PixieDust is a Python Helper library for Spark IPython Notebooks. One of it's main features are visualizations. You'll notice that the unlike other APIs which produce just output, PixieDust creates an interactive UI in which you can explore data.

Try creating different graphs. 

More information about PixieDust: https://github.com/ibm-cds-labs/pixiedust?cm_mc_uid=78151411419314871783930&cm_mc_sid_50200000=1487962969

In [None]:
from pixiedust.display import *
display(merged)

### Step 5: Rename some columns
This step is not a requirement, it just makes some columns names simpler to type with no spaces

In [None]:
merged2 = merged.withColumnRenamed("Yrs at Current Address", "YearCurrentAddress").withColumnRenamed("Yrs with Current Employer","YearsCurrentEmployer")\
                .withColumnRenamed("Number of Cards","NumberOfCards").withColumnRenamed("Creditcard Debt","CCDebt").withColumnRenamed("Loan Amount", "LoanAmount")

### Step 6: Build the Spark pipeline and the Decision Tree model
"Pipeline" is an API in SparkML that's used for building models.
Additional information on SparkML: http://spark.apache.org/docs/latest/ml-guide.html

In [None]:
from pyspark.ml.feature import StringIndexer, VectorIndexer
from pyspark.ml import Pipeline
from pyspark.ml.feature import VectorAssembler
from pyspark.ml.classification import DecisionTreeClassifier

# Prepare string variables so that they can be used by the decision tree algorithm
stringIndexer1 = StringIndexer(inputCol='AppliedOnline', outputCol='AppliedOnlineEncoded')
stringIndexer2 = StringIndexer(inputCol='Residence',outputCol='ResidenceEncoded')
stringIndexer3 = StringIndexer(inputCol='MortgageDefault', outputCol='label')

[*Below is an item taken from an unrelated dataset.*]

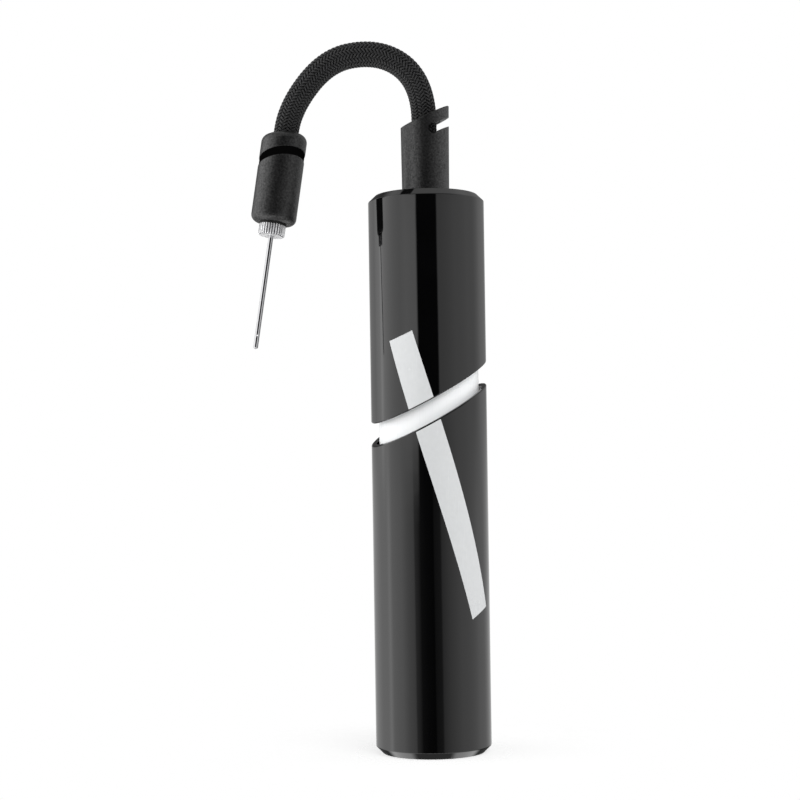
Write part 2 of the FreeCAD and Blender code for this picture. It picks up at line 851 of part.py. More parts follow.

# Instanciate the algorithm
dt = DecisionTreeClassifier(labelCol="label", featuresCol="features")

# Pipelines API requires that input variables are passed in  a vector
assembler = VectorAssembler(inputCols=["Income", "AppliedOnlineEncoded", "ResidenceEncoded", "YearCurrentAddress", "YearsCurrentEmployer", "NumberOfCards", \
                                       "CCDebt", "Loans", "LoanAmount", "SalePrice", "Location"], outputCol="features")

pipeline = Pipeline(stages=[stringIndexer1, stringIndexer2, stringIndexer3, assembler, dt])

# Build model
model = pipeline.fit(merged2)


### Step 7: Score the test data set

In [None]:
results = model.transform(testingData)
# This is a preview of 10 rows
results.take(10)

### Step 8: Model Analysis
Find precision of the model, this is similar to Analysis node in Modeler.  

In [None]:
results.filter(results.historicalLabel == results.prediction).count() / float(results.count())

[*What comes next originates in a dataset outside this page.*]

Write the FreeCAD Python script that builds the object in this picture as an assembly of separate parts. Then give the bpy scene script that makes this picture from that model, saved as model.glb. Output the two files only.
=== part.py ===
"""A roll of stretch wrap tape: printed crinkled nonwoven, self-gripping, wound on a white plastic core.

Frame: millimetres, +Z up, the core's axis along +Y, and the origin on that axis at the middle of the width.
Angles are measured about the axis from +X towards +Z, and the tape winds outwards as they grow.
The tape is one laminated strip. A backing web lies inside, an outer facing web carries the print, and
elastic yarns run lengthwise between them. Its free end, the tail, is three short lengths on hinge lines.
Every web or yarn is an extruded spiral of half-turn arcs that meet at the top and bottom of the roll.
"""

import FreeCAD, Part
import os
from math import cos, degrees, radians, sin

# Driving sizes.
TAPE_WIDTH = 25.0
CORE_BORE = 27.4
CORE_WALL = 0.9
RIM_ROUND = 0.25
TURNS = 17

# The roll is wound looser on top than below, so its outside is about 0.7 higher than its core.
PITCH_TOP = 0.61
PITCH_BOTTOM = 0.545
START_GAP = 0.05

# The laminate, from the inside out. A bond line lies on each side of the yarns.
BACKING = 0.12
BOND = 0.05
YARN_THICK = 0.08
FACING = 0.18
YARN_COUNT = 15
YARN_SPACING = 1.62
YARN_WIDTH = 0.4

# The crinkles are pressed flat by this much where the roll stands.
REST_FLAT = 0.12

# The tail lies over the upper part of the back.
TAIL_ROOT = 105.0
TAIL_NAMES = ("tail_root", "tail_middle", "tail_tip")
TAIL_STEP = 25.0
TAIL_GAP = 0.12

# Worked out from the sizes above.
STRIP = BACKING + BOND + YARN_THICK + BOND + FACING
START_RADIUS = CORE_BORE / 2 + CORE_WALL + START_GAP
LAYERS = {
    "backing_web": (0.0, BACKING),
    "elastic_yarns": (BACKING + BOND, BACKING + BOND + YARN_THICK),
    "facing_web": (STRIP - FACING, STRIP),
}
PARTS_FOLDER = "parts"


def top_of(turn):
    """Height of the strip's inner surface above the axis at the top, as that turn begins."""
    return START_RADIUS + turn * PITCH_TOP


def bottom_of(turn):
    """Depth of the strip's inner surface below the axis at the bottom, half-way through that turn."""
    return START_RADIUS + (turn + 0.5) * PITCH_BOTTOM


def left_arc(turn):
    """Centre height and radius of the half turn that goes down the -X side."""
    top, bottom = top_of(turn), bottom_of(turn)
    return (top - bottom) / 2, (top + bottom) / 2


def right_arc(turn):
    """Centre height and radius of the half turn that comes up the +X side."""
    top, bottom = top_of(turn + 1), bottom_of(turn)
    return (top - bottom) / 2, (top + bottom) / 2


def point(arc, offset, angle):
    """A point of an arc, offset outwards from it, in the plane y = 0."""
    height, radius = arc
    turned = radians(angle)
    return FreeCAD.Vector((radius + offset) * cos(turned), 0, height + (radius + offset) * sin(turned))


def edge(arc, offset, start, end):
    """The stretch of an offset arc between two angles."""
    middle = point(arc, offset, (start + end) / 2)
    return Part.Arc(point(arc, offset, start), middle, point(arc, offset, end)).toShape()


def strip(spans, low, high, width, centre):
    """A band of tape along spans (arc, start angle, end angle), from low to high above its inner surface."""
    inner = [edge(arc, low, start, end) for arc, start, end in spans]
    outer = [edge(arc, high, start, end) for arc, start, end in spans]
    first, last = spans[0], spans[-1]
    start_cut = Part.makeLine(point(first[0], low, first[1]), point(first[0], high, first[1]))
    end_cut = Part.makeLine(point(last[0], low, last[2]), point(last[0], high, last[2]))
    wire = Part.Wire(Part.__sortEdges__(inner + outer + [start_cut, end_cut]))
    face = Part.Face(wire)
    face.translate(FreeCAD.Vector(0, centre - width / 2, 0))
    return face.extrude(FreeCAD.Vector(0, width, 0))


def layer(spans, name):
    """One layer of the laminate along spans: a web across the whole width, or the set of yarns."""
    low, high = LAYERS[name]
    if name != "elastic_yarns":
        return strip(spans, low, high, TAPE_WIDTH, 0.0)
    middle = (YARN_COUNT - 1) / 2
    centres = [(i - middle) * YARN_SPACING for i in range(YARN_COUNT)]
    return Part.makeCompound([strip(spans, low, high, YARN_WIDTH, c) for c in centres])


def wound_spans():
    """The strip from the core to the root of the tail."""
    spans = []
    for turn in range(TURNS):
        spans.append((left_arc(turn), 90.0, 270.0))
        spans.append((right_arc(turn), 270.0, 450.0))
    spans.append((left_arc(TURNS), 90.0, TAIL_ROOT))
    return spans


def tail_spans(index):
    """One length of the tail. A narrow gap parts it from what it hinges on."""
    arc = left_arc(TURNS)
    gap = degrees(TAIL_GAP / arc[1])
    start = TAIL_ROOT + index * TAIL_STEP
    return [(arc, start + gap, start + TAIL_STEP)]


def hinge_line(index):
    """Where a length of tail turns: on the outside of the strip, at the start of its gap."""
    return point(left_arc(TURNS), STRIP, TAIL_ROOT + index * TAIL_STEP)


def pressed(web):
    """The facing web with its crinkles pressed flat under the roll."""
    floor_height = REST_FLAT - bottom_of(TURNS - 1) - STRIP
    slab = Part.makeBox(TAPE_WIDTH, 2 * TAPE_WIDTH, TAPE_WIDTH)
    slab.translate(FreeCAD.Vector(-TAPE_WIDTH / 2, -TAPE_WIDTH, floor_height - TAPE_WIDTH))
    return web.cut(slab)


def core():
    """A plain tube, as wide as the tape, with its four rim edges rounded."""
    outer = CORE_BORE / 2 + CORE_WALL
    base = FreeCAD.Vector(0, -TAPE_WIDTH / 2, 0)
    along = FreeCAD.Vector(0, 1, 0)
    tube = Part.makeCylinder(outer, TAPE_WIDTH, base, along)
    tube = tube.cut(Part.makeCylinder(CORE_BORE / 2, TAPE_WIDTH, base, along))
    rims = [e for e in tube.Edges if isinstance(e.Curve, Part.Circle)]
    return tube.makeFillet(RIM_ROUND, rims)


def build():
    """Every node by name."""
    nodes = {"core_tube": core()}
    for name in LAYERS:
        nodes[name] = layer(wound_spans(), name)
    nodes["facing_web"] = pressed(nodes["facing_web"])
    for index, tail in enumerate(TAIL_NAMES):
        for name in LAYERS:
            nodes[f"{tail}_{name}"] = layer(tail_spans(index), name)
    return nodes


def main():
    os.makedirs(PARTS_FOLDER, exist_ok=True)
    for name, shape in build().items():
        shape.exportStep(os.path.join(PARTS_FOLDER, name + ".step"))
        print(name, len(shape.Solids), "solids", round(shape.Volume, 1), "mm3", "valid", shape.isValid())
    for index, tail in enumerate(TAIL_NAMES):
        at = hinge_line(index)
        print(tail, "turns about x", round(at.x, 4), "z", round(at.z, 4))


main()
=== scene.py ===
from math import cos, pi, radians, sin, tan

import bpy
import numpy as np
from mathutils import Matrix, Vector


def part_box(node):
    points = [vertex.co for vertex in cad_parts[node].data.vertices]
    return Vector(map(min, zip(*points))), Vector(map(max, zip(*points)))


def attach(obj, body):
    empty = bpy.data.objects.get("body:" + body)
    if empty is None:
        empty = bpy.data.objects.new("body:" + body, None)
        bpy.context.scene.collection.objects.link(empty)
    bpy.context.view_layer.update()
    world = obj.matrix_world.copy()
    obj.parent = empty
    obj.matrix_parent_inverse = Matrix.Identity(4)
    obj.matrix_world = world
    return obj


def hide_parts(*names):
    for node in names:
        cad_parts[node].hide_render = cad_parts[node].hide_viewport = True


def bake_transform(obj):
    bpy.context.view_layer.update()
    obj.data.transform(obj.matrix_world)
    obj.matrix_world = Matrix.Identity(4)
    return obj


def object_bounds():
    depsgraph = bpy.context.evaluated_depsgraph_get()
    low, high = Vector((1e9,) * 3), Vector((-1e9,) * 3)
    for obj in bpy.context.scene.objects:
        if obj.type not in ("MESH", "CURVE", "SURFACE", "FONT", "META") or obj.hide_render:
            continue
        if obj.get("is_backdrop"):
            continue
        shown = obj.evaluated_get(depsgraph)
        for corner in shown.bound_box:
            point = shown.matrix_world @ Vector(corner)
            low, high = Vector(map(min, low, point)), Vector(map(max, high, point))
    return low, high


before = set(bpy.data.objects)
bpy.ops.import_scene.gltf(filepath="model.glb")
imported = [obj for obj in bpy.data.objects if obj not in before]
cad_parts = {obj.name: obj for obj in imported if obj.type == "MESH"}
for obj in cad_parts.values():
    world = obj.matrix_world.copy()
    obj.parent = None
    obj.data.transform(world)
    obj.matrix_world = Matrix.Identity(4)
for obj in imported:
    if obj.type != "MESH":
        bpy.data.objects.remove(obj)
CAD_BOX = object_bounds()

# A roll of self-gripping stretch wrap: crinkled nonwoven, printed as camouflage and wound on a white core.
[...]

### Step 9: Model Evaluation
This step is similar to the Evaluation node in Modeler

In [None]:
from pyspark.ml.evaluation import BinaryClassificationEvaluator

# Evaluate model
evaluator = BinaryClassificationEvaluator(rawPredictionCol="prediction", labelCol="historicalLabel", metricName="areaUnderROC")
evaluator.evaluate(results)

### Step 10: Save Model
Save model in Object Storage. 

A separate notebook has been created for "batch scoring deployment". This deployment notebook retrieves the model from object storage and applies it to a new dataset. The notebook can be scheduled to run via the Notebook scheduler (the clock icon on the menu bar) or through the deployment interface in IBM ML (currently in beta).

In [None]:
# The overwrite API - model.write.overwrite().save("ConvertSPSSModelToNotebook.mortgageDefaultModel") currently doesn't work
#model.write.overwrite().save("ConvertSPSSModelToNotebook.mortgageDefaultModel")

# We can use model.save(), but you have to specify a unique model name (replace uniquename)
# Note: model.save() only works in Spark 2.0
# model.save("ConvertSPSSModelToNotebook.mortgageDefaultModel_uniquename")
print("Saved model in Object Storage")

You have finished the intro to Notebooks lab.